The central message track coming from Victoria these days is: yes, this is going to hurt, but we have no choice. The message is nonsense--good public policy is all about choices. There is nothing inevitable about the government's reckless spending cuts

The planned cuts to government programs and jobs will depress the provincial economy, and will undermine our collective ability to care for one another and to protect the environment. On February 7, the Canadian Centre for Policy Alternatives released an open letter to the Premier signed by forty BC economists, who called on the government to rethink the spending and welfare cuts, scale back the tax cuts, and push back the deadline for balancing the budget. This week, the Centre released a "Solutions Budget for BC" outlining a more hopeful and realistic plan that would spare the province these destructive cutbacks.

Premier Campbell and Finance Minister Collins have continually stated that a $3.8 billion "structural deficit" (prior to last summer's $2.1 billion tax cuts) leaves them no choice but to cut spending. This claim is a fabrication--a manufactured "crisis" to justify the spending cuts.

First, let's look at what a "structural deficit" actually means. A structural deficit exists when government expenditures and revenues are such that, no matter where we are in the business cycle, the budget cannot be balanced. Yet, BC balanced its budget in 1999/2000 and ran a $1.3 billion surplus in 2000/01. Any "structural deficits" must be laid entirely at the feet of the government's massive tax cuts last summer.

In all likelihood, BC is facing a "cyclical" deficit (in addition to the deficit resulting from the tax cuts), due to the fact that we are in a severe economic slowdown (and likely a recession), and due to the impact of the Softwood Lumber Dispute. But as we emerge from the downturn, revenues will pick up and the "cyclical" deficit will disappear.

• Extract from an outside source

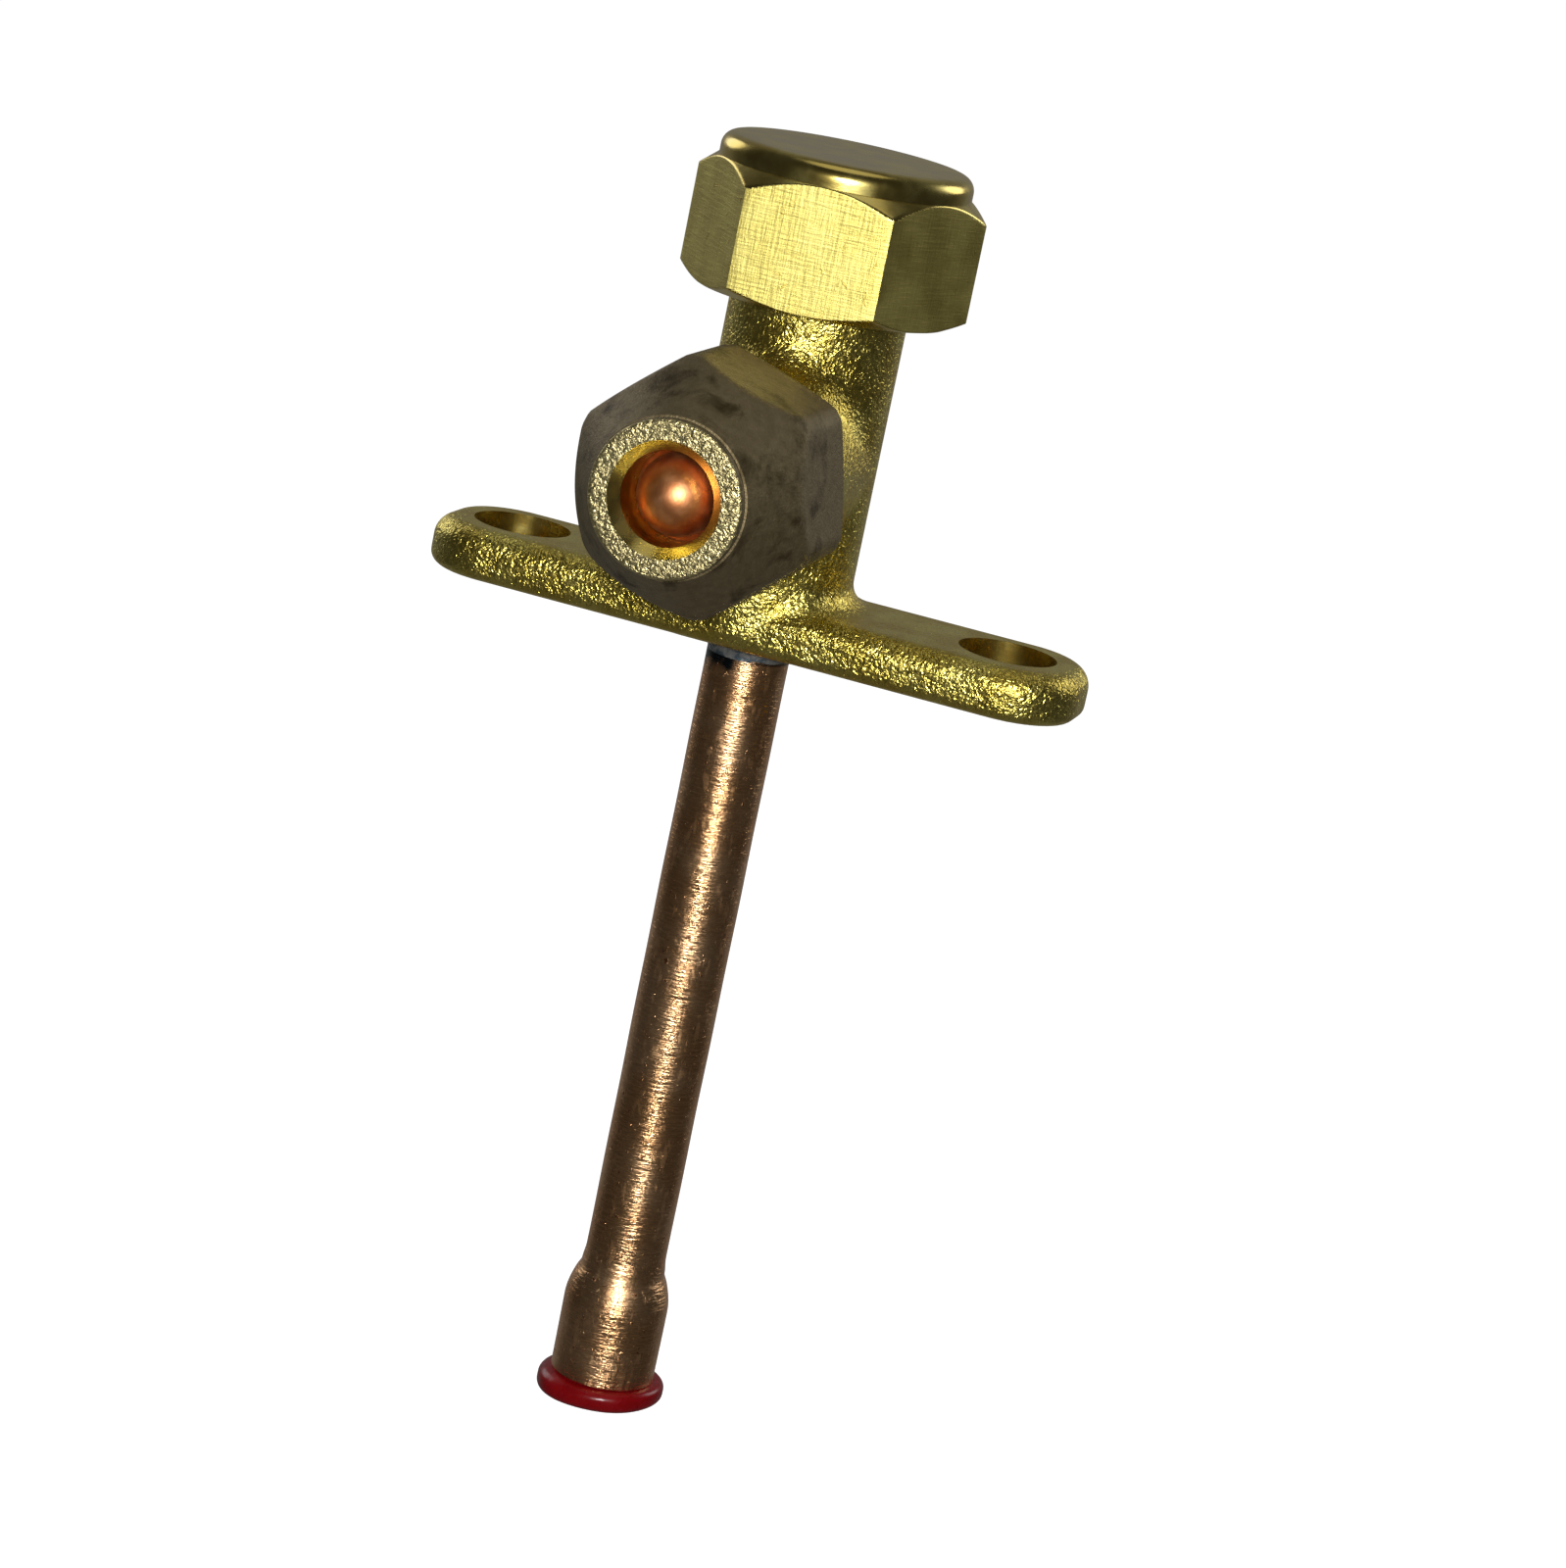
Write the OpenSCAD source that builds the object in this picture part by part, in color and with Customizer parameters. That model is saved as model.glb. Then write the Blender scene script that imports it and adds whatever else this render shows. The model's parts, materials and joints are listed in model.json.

The government defends its claim of a structural deficit by citing last summer's report from the Campbell-appointed Fiscal Review Panel (FRP). However, as our Centre wrote at the time, the FRP's deficit forecasts were based on a number of hyper-conservative assumptions. Among other things, approximately one third of the so-called structural deficit ($1.25 billion) is actually a "forecast allowance"--a huge revenue cushion that was simply injected into the FRP's projections as an unprecedented dollop of caution.

Moreover, the spending cuts the government announced on January 17 will, at best, merely recoup the lost revenue due to the tax cuts. Thus, for the government to claim that the spending cuts were needed to deal with a pre-tax cut structural deficit is highly disingenuous.

In many respects, we are witnessing a dramatic transfer of income from the poor (who will disproportionately carry the burden of the program cuts) to the wealthy (who disproportionately benefit from the tax cuts).

The notion that we cannot afford our public programs----that BC has been living beyond its means and has "the most expensive social programs in Canada" (as the government keeps repeating)--is simply untrue. BC's public sector is already the second smallest in Canada (measured as the number of public sector employees per capita). BC's government spending relative to GDP (the size of its economy) is already the third lowest in Canada.

The government's press release on "Black Thursday" states: "Government spending has increased far beyond our rate of economic growth over the past decade and is simply not sustainable." Again, this is not true. BC Government spending relative to GDP peaked in 1991 and has since declined. Likewise, program spending per capita peaked in 1991. Outside health and education, program spending was already significantly cut under the NDP.

More importantly, BC is a very rich province. As our Centre noted in an analysis published in November, BC is home to the highest average personal wealth in Canada. We can afford to take better care of one another than we do. It comes down to a question of political choices. Nothing is forcing the government to savage our public programs.

Seth Klein is Director of the BC Office of the Canadian Centre for Policy Alternatives.